### Data to process

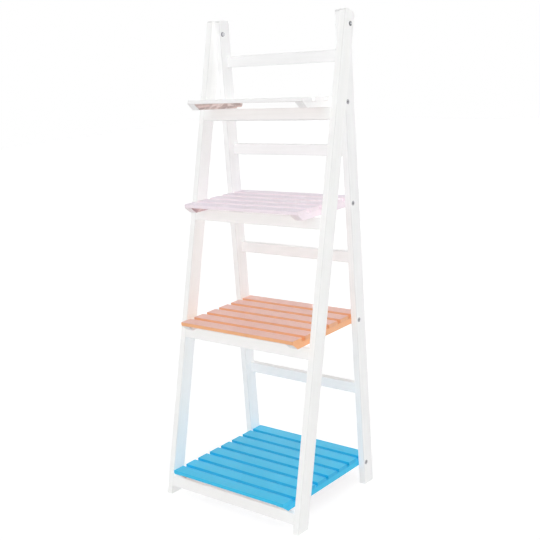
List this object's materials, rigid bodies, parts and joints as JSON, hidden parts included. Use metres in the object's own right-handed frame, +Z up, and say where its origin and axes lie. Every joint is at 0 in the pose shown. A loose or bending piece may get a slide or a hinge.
{
  "type": "folding plant stand",
  "caption": "Folding wooden A-frame plant stand with slatted shelves that lift and a front frame that folds against the rear one.",
  "frame": {"origin": "centre of the footprint on the floor", "axes": "+X to the right seen from the front, +Y to the back, +Z up; the low, leaning front frame is at -Y"},
  "size_m": [0.4028, 0.3206, 1.0902],
  "materials": {
    "white_paint": "satin white paint on wood",
    "lilac_paint": "satin pale lilac paint on wood",
    "orange_paint": "satin orange paint on wood",
    "blue_paint": "satin sky blue paint on wood",
    "dowel_wood": "bare",
    "dark_steel": "black satin",
    "steel": "plain zinc plated"
  },
  "bodies": {
    "rear_frame": {"rear_leg_left": "white_paint", "rear_leg_right": "white_paint", "rear_rail_1": "white_paint", "rear_rail_2": "white_paint", "rear_rail_3": "white_paint", "rear_rail_4": "white_paint", "rear_dowels": "dowel_wood", "frame_bolts": "dark_steel", "frame_spacers": "steel", "frame_nut_washers": "dark_steel", "frame_nuts": "dark_steel", "shelf_screws": "steel", "shelf_washers": "steel"},
    "front_frame": {"front_leg_left": "white_paint", "front_leg_right": "white_paint", "front_rail_1": "white_paint", "front_rail_2": "white_paint", "front_rail_3": "white_paint", "front_rail_4": "white_paint", "front_dowels": "dowel_wood"},
    "shelf_1": {"shelf_1_runner_left": "white_paint", "shelf_1_runner_right": "white_paint", "shelf_1_slat_1": "white_paint", "shelf_1_slat_2": "white_paint", "shelf_1_slat_3": "white_paint", "shelf_1_slat_4": "white_paint"},
    "shelf_2": {"shelf_2_runner_left": "lilac_paint", "shelf_2_runner_right": "lilac_paint", "shelf_2_slat_1": "lilac_paint", "shelf_2_slat_2": "lilac_paint", "shelf_2_slat_3": "lilac_paint", "shelf_2_slat_4": "lilac_paint", "shelf_2_slat_5": "lilac_paint"},
    "shelf_3": {"shelf_3_runner_left": "orange_paint", "shelf_3_runner_right": "orange_paint", "shelf_3_slat_1": "orange_paint", "shelf_3_slat_2": "orange_paint", "shelf_3_slat_3": "orange_paint", "shelf_3_slat_4": "orange_paint", "shelf_3_slat_5": "orange_paint", "shelf_3_slat_6": "orange_paint"},
    "shelf_4": {"shelf_4_runner_left": "blue_paint", "shelf_4_runner_right": "blue_paint", "shelf_4_slat_1": "blue_paint", "shelf_4_slat_2": "blue_paint", "shelf_4_slat_3": "blue_paint", "shelf_4_slat_4": "blue_paint", "shelf_4_slat_5": "blue_paint", "shelf_4_slat_6": "blue_paint", "shelf_4_slat_7": "blue_paint", "shelf_4_slat_8": "blue_paint"}
  },
  "joints": [
    {"name": "fold", "type": "hinge", "parent": "rear_frame", "child": "front_frame", "pos_m": [0, 0.13169, 1.058], "axis": [1, 0, 0], "range_deg": [0, 12]},
    {"name": "shelf_1_lift", "type": "hinge", "parent": "rear_frame", "child": "shelf_1", "pos_m": [0, 0.13169, 0.89443], "axis": [-1, 0, 0], "range_deg": [0, 82.4]},
    {"name": "shelf_2_lift", "type": "hinge", "parent": "rear_frame", "child": "shelf_2", "pos_m": [0, 0.13169, 0.67225], "axis": [-1, 0, 0], "range_deg": [0, 87]},
    {"name": "shelf_3_lift", "type": "hinge", "parent": "rear_frame", "child": "shelf_3", "pos_m": [0, 0.13169, 0.4031], "axis": [-1, 0, 0], "range_deg": [0, 88]},
    {"name": "shelf_4_lift", "type": "hinge", "parent": "rear_frame", "child": "shelf_4", "pos_m": [0, 0.13169, 0.05332], "axis": [-1, 0, 0], "range_deg": [0, 87.4]}
  ]
}
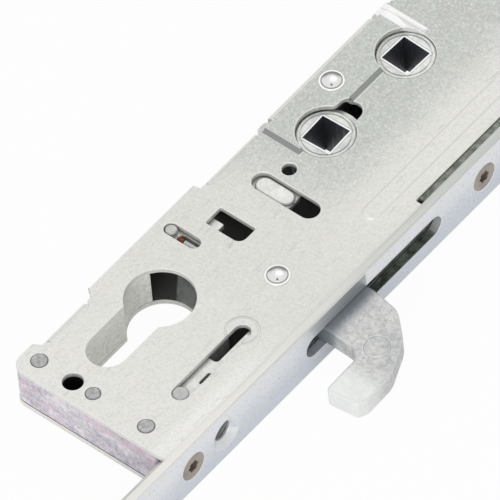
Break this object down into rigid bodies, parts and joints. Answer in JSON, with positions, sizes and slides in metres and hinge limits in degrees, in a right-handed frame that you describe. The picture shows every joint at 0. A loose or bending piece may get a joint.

######

Prompt:
In the entries above, identify each line that includes the string "with", then copy it.

Result of this exercise:
  "caption": "Folding wooden A-frame plant stand with slatted shelves that lift and a front frame that folds against the rear one.",
Break this object down into rigid bodies, parts and joints. Answer in JSON, with positions, sizes and slides in metres and hinge limits in degrees, in a right-handed frame that you describe. The picture shows every joint at 0. A loose or bending piece may get a joint.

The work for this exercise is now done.